_DESCRIPTION OF THE TASK_.
Extract each line of the data and write it out again exactly.

_AVAILABLE DATA_.
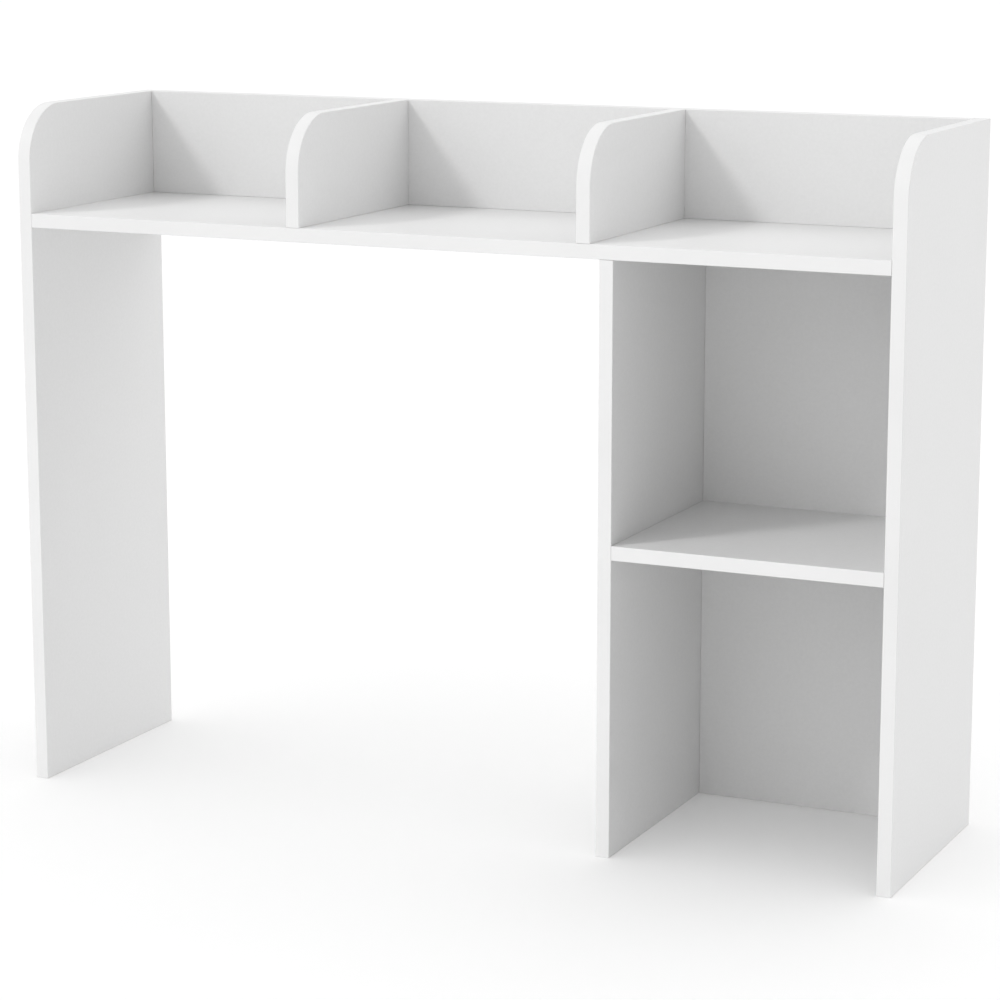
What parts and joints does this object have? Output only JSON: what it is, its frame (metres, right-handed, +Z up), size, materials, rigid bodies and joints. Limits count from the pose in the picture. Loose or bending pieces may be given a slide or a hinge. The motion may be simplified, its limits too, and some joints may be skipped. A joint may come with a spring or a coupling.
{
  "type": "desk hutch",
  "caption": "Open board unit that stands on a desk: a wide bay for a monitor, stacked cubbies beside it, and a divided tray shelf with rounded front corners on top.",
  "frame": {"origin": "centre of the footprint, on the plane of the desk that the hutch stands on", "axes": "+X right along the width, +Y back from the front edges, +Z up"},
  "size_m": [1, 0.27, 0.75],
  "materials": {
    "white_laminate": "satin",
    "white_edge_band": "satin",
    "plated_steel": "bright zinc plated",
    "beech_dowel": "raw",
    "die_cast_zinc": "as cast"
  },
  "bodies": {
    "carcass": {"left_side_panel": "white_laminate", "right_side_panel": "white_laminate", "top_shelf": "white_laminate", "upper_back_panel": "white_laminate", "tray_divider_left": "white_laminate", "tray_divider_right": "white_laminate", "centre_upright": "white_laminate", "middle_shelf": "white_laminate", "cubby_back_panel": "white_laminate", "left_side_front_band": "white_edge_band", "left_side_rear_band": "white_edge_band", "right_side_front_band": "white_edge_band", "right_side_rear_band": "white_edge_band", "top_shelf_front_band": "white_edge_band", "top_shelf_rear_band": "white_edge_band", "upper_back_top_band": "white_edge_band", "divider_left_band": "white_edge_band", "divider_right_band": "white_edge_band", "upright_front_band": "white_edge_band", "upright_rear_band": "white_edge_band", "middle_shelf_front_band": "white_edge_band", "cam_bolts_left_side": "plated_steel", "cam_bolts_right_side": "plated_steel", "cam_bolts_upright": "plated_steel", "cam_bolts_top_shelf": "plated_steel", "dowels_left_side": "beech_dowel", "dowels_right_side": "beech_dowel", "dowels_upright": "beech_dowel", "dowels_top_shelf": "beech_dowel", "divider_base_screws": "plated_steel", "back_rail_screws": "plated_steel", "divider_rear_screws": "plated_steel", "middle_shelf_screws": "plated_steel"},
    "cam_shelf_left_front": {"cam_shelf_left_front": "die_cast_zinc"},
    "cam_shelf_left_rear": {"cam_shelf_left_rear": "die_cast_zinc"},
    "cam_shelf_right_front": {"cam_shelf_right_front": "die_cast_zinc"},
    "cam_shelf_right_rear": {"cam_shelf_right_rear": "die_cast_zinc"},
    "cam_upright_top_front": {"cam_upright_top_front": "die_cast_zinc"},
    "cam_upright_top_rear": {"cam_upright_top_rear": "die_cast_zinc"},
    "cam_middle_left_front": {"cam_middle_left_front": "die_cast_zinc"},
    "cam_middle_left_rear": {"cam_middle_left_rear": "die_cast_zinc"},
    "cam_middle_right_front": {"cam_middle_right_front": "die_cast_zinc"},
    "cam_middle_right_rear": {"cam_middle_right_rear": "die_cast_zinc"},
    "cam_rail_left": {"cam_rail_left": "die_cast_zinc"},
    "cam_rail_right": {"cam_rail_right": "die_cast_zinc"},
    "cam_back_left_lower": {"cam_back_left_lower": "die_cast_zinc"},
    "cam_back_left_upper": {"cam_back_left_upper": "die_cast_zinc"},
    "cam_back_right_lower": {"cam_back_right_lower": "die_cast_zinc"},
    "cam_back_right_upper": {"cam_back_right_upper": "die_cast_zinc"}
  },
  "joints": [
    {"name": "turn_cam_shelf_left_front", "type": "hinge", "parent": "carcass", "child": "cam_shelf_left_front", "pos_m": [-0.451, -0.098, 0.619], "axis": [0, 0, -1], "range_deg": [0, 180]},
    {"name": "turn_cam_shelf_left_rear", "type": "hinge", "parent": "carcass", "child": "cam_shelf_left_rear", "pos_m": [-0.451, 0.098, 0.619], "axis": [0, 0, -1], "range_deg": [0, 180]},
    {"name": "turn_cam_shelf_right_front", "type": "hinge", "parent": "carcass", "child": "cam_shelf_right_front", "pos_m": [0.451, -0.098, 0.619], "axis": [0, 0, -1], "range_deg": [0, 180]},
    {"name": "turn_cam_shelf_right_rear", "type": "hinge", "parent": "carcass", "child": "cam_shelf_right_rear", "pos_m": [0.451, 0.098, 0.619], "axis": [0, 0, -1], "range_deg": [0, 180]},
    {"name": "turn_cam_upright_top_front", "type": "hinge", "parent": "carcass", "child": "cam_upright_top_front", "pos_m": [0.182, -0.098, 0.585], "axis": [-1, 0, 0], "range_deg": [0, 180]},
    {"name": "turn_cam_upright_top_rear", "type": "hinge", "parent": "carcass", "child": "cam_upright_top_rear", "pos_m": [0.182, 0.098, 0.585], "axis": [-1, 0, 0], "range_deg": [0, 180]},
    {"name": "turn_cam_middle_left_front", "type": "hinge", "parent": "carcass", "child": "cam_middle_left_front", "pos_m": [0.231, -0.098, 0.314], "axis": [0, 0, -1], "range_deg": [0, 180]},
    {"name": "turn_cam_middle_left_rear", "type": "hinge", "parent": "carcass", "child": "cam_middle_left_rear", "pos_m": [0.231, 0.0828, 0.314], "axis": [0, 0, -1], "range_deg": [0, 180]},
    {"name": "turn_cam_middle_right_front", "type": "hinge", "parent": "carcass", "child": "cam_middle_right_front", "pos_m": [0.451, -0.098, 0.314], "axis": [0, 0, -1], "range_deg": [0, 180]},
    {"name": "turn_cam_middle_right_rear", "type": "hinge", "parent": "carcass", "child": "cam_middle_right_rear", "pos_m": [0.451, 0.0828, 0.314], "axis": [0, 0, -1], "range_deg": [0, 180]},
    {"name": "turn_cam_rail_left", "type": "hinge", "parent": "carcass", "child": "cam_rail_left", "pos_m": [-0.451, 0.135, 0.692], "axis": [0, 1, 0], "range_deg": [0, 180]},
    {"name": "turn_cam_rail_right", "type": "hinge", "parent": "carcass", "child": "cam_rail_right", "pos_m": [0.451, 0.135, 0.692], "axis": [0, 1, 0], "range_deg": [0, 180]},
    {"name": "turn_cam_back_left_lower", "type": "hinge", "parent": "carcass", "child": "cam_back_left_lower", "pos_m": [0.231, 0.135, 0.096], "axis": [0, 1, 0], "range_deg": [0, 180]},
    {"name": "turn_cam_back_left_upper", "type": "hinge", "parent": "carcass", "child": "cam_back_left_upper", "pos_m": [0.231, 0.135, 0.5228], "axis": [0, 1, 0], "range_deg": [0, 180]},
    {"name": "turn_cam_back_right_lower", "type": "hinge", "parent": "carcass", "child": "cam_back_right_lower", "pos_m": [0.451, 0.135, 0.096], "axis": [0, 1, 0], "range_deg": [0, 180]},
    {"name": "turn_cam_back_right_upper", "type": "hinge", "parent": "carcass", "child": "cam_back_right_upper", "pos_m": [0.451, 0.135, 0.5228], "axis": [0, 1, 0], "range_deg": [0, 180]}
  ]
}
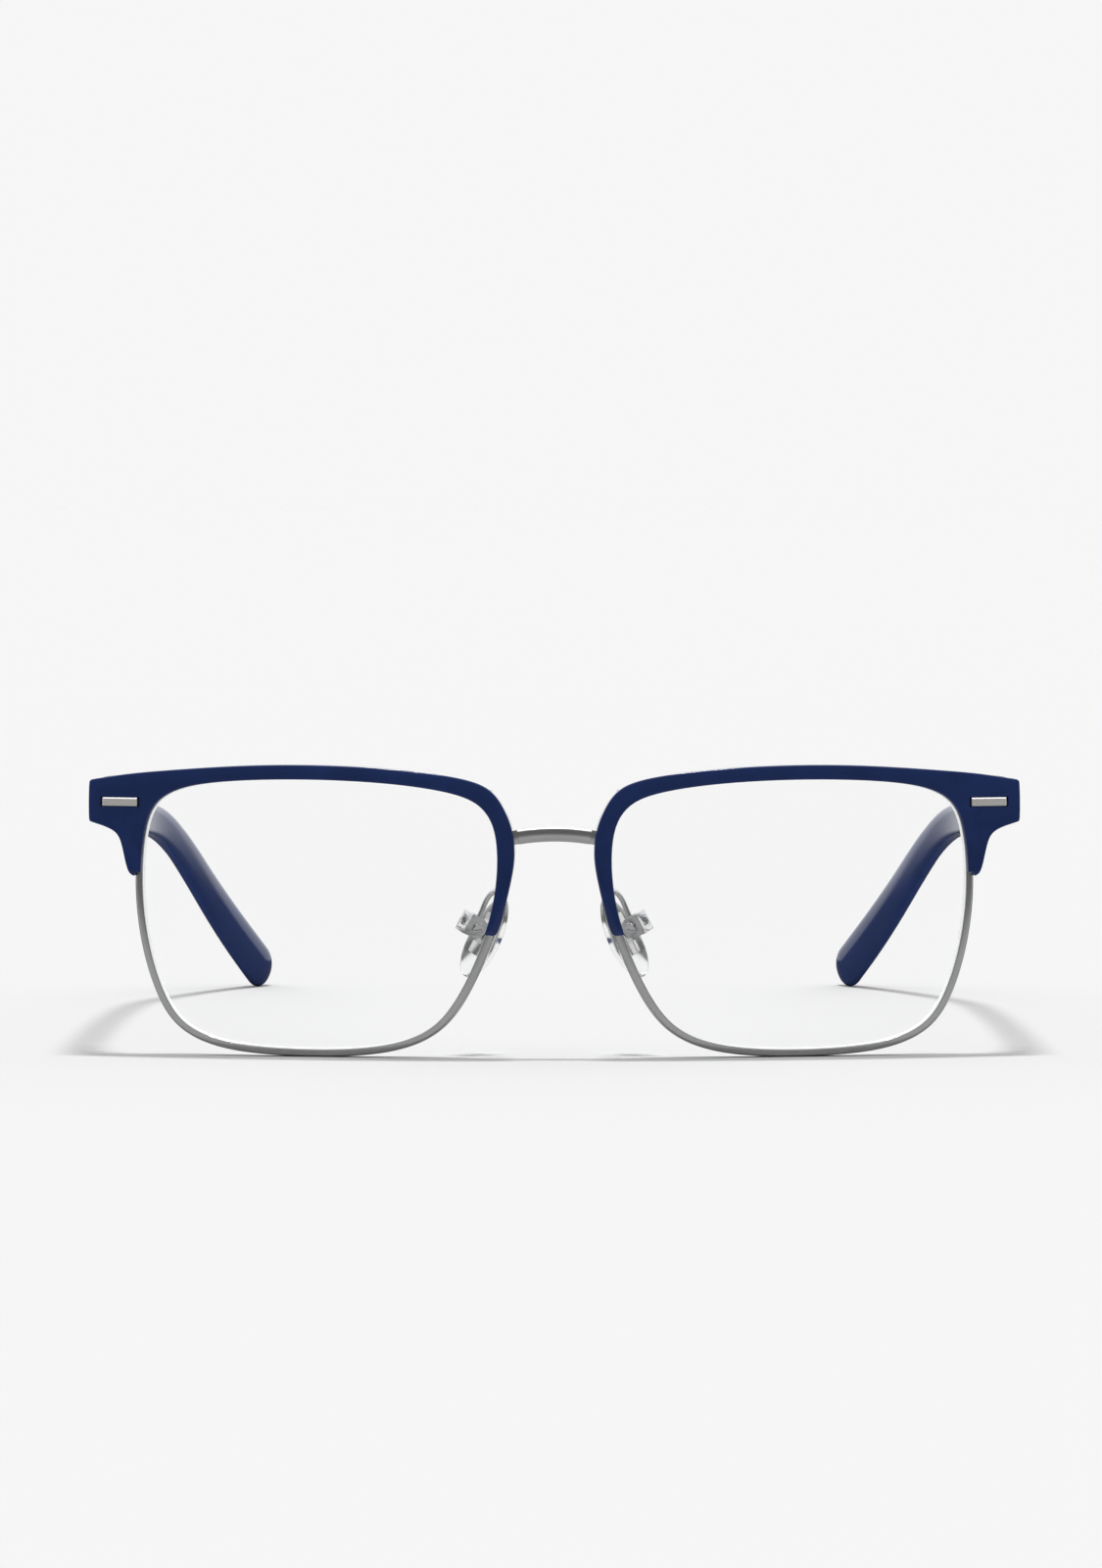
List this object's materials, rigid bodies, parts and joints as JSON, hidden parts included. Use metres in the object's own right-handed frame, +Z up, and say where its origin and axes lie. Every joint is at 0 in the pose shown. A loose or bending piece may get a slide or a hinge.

_CORRECT RESPONSE_.
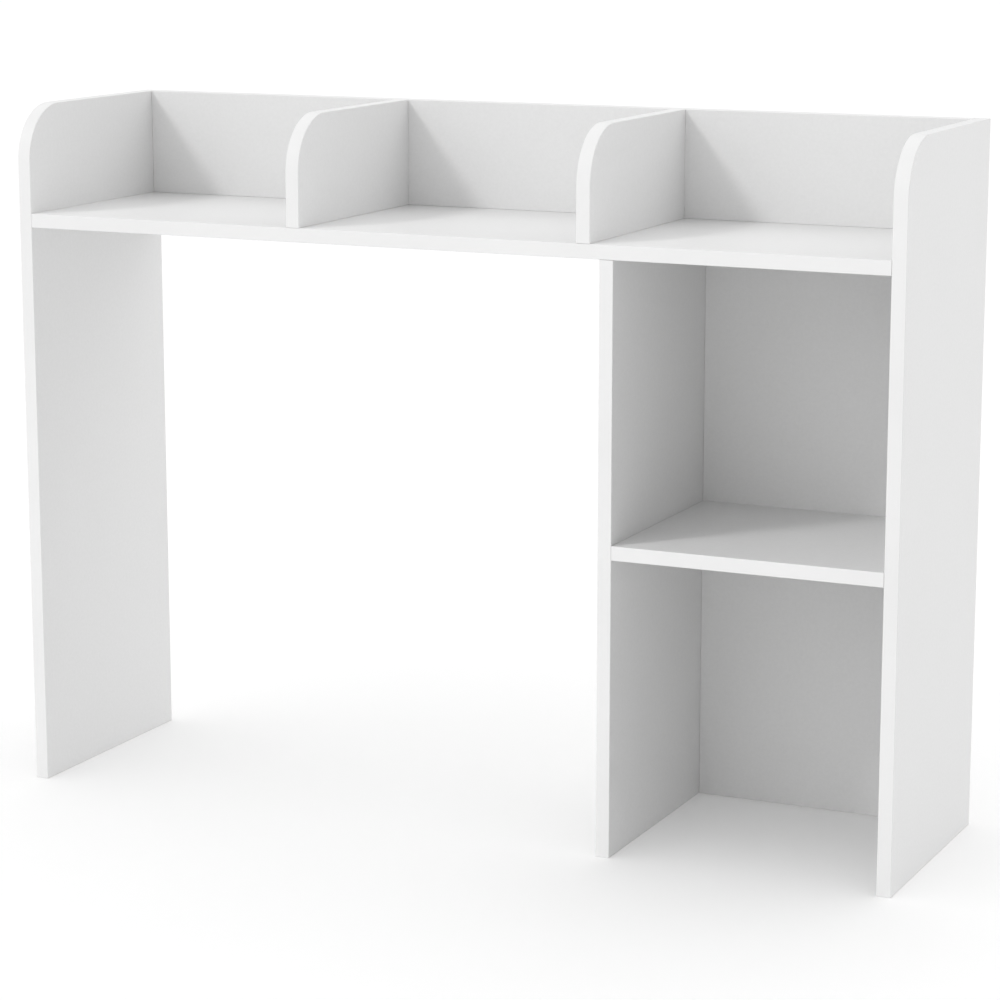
What parts and joints does this object have? Output only JSON: what it is, its frame (metres, right-handed, +Z up), size, materials, rigid bodies and joints. Limits count from the pose in the picture. Loose or bending pieces may be given a slide or a hinge. The motion may be simplified, its limits too, and some joints may be skipped. A joint may come with a spring or a coupling.
{
  "type": "desk hutch",
  "caption": "Open board unit that stands on a desk: a wide bay for a monitor, stacked cubbies beside it, and a divided tray shelf with rounded front corners on top.",
  "frame": {"origin": "centre of the footprint, on the plane of the desk that the hutch stands on", "axes": "+X right along the width, +Y back from the front edges, +Z up"},
  "size_m": [1, 0.27, 0.75],
  "materials": {
    "white_laminate": "satin",
    "white_edge_band": "satin",
    "plated_steel": "bright zinc plated",
    "beech_dowel": "raw",
    "die_cast_zinc": "as cast"
  },
  "bodies": {
    "carcass": {"left_side_panel": "white_laminate", "right_side_panel": "white_laminate", "top_shelf": "white_laminate", "upper_back_panel": "white_laminate", "tray_divider_left": "white_laminate", "tray_divider_right": "white_laminate", "centre_upright": "white_laminate", "middle_shelf": "white_laminate", "cubby_back_panel": "white_laminate", "left_side_front_band": "white_edge_band", "left_side_rear_band": "white_edge_band", "right_side_front_band": "white_edge_band", "right_side_rear_band": "white_edge_band", "top_shelf_front_band": "white_edge_band", "top_shelf_rear_band": "white_edge_band", "upper_back_top_band": "white_edge_band", "divider_left_band": "white_edge_band", "divider_right_band": "white_edge_band", "upright_front_band": "white_edge_band", "upright_rear_band": "white_edge_band", "middle_shelf_front_band": "white_edge_band", "cam_bolts_left_side": "plated_steel", "cam_bolts_right_side": "plated_steel", "cam_bolts_upright": "plated_steel", "cam_bolts_top_shelf": "plated_steel", "dowels_left_side": "beech_dowel", "dowels_right_side": "beech_dowel", "dowels_upright": "beech_dowel", "dowels_top_shelf": "beech_dowel", "divider_base_screws": "plated_steel", "back_rail_screws": "plated_steel", "divider_rear_screws": "plated_steel", "middle_shelf_screws": "plated_steel"},
    "cam_shelf_left_front": {"cam_shelf_left_front": "die_cast_zinc"},
    "cam_shelf_left_rear": {"cam_shelf_left_rear": "die_cast_zinc"},
    "cam_shelf_right_front": {"cam_shelf_right_front": "die_cast_zinc"},
    "cam_shelf_right_rear": {"cam_shelf_right_rear": "die_cast_zinc"},
    "cam_upright_top_front": {"cam_upright_top_front": "die_cast_zinc"},
    "cam_upright_top_rear": {"cam_upright_top_rear": "die_cast_zinc"},
    "cam_middle_left_front": {"cam_middle_left_front": "die_cast_zinc"},
    "cam_middle_left_rear": {"cam_middle_left_rear": "die_cast_zinc"},
    "cam_middle_right_front": {"cam_middle_right_front": "die_cast_zinc"},
    "cam_middle_right_rear": {"cam_middle_right_rear": "die_cast_zinc"},
    "cam_rail_left": {"cam_rail_left": "die_cast_zinc"},
    "cam_rail_right": {"cam_rail_right": "die_cast_zinc"},
    "cam_back_left_lower": {"cam_back_left_lower": "die_cast_zinc"},
    "cam_back_left_upper": {"cam_back_left_upper": "die_cast_zinc"},
    "cam_back_right_lower": {"cam_back_right_lower": "die_cast_zinc"},
    "cam_back_right_upper": {"cam_back_right_upper": "die_cast_zinc"}
  },
  "joints": [
    {"name": "turn_cam_shelf_left_front", "type": "hinge", "parent": "carcass", "child": "cam_shelf_left_front", "pos_m": [-0.451, -0.098, 0.619], "axis": [0, 0, -1], "range_deg": [0, 180]},
    {"name": "turn_cam_shelf_left_rear", "type": "hinge", "parent": "carcass", "child": "cam_shelf_left_rear", "pos_m": [-0.451, 0.098, 0.619], "axis": [0, 0, -1], "range_deg": [0, 180]},
    {"name": "turn_cam_shelf_right_front", "type": "hinge", "parent": "carcass", "child": "cam_shelf_right_front", "pos_m": [0.451, -0.098, 0.619], "axis": [0, 0, -1], "range_deg": [0, 180]},
    {"name": "turn_cam_shelf_right_rear", "type": "hinge", "parent": "carcass", "child": "cam_shelf_right_rear", "pos_m": [0.451, 0.098, 0.619], "axis": [0, 0, -1], "range_deg": [0, 180]},
    {"name": "turn_cam_upright_top_front", "type": "hinge", "parent": "carcass", "child": "cam_upright_top_front", "pos_m": [0.182, -0.098, 0.585], "axis": [-1, 0, 0], "range_deg": [0, 180]},
    {"name": "turn_cam_upright_top_rear", "type": "hinge", "parent": "carcass", "child": "cam_upright_top_rear", "pos_m": [0.182, 0.098, 0.585], "axis": [-1, 0, 0], "range_deg": [0, 180]},
    {"name": "turn_cam_middle_left_front", "type": "hinge", "parent": "carcass", "child": "cam_middle_left_front", "pos_m": [0.231, -0.098, 0.314], "axis": [0, 0, -1], "range_deg": [0, 180]},
    {"name": "turn_cam_middle_left_rear", "type": "hinge", "parent": "carcass", "child": "cam_middle_left_rear", "pos_m": [0.231, 0.0828, 0.314], "axis": [0, 0, -1], "range_deg": [0, 180]},
    {"name": "turn_cam_middle_right_front", "type": "hinge", "parent": "carcass", "child": "cam_middle_right_front", "pos_m": [0.451, -0.098, 0.314], "axis": [0, 0, -1], "range_deg": [0, 180]},
    {"name": "turn_cam_middle_right_rear", "type": "hinge", "parent": "carcass", "child": "cam_middle_right_rear", "pos_m": [0.451, 0.0828, 0.314], "axis": [0, 0, -1], "range_deg": [0, 180]},
    {"name": "turn_cam_rail_left", "type": "hinge", "parent": "carcass", "child": "cam_rail_left", "pos_m": [-0.451, 0.135, 0.692], "axis": [0, 1, 0], "range_deg": [0, 180]},
    {"name": "turn_cam_rail_right", "type": "hinge", "parent": "carcass", "child": "cam_rail_right", "pos_m": [0.451, 0.135, 0.692], "axis": [0, 1, 0], "range_deg": [0, 180]},
    {"name": "turn_cam_back_left_lower", "type": "hinge", "parent": "carcass", "child": "cam_back_left_lower", "pos_m": [0.231, 0.135, 0.096], "axis": [0, 1, 0], "range_deg": [0, 180]},
    {"name": "turn_cam_back_left_upper", "type": "hinge", "parent": "carcass", "child": "cam_back_left_upper", "pos_m": [0.231, 0.135, 0.5228], "axis": [0, 1, 0], "range_deg": [0, 180]},
    {"name": "turn_cam_back_right_lower", "type": "hinge", "parent": "carcass", "child": "cam_back_right_lower", "pos_m": [0.451, 0.135, 0.096], "axis": [0, 1, 0], "range_deg": [0, 180]},
    {"name": "turn_cam_back_right_upper", "type": "hinge", "parent": "carcass", "child": "cam_back_right_upper", "pos_m": [0.451, 0.135, 0.5228], "axis": [0, 1, 0], "range_deg": [0, 180]}
  ]
}
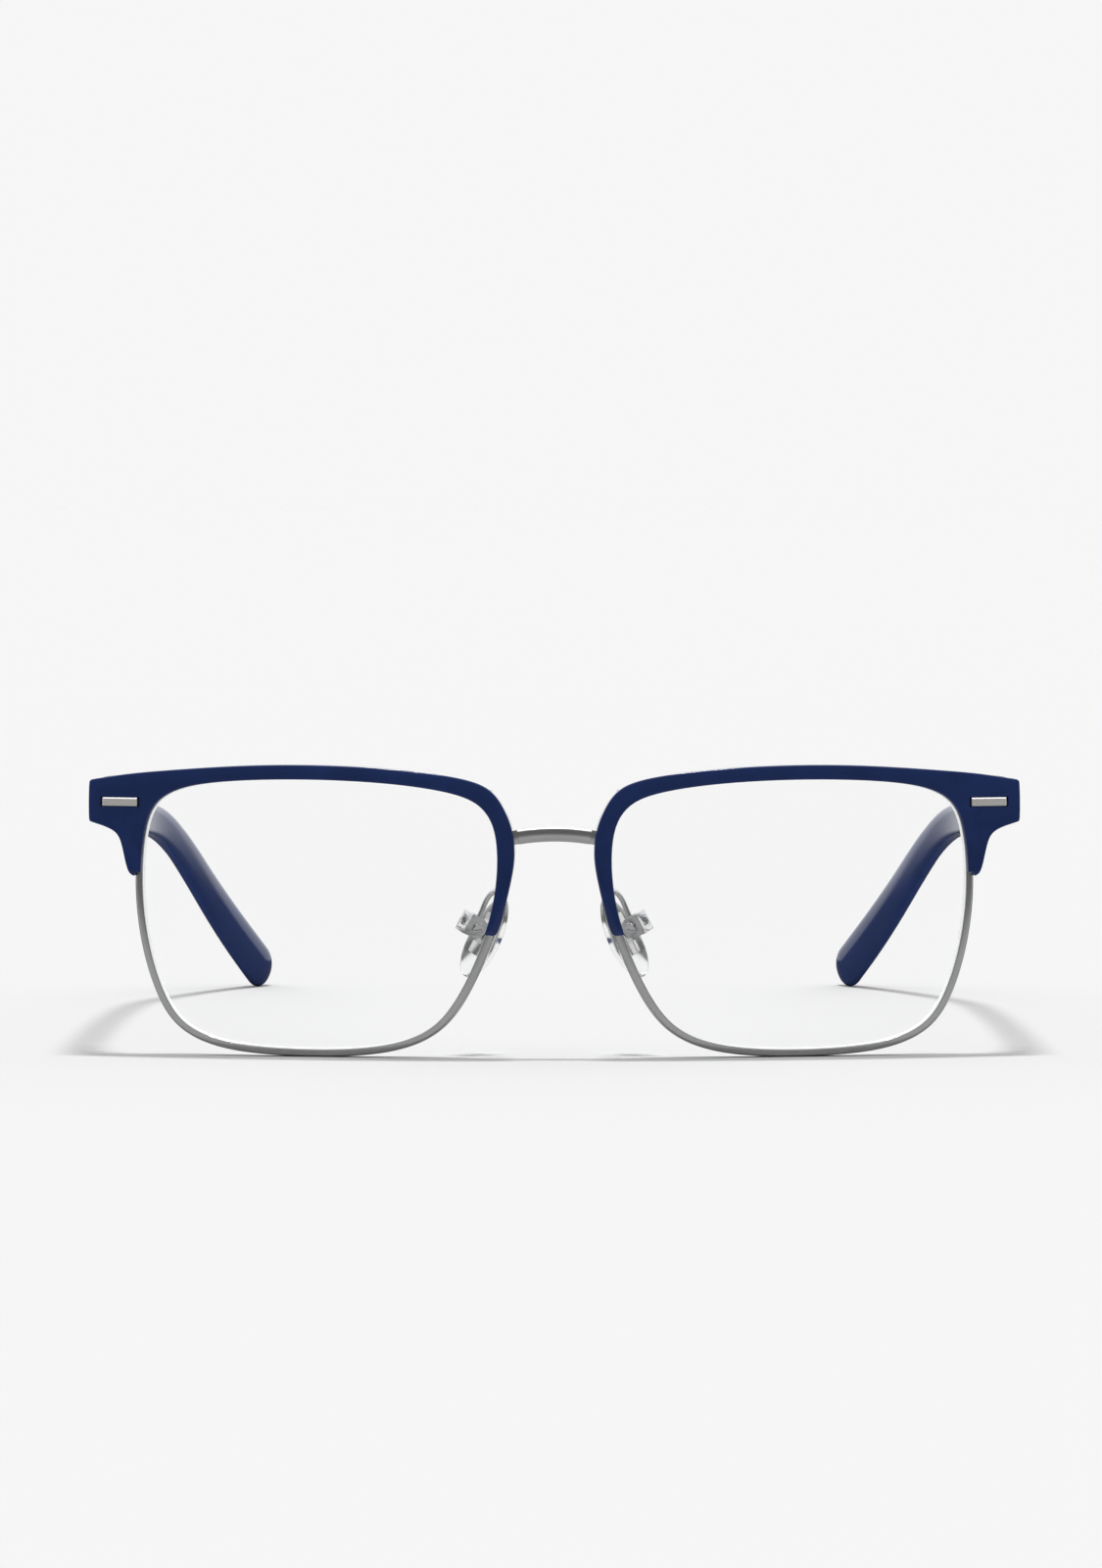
List this object's materials, rigid bodies, parts and joints as JSON, hidden parts included. Use metres in the object's own right-handed frame, +Z up, and say where its origin and axes lie. Every joint is at 0 in the pose shown. A loose or bending piece may get a slide or a hinge.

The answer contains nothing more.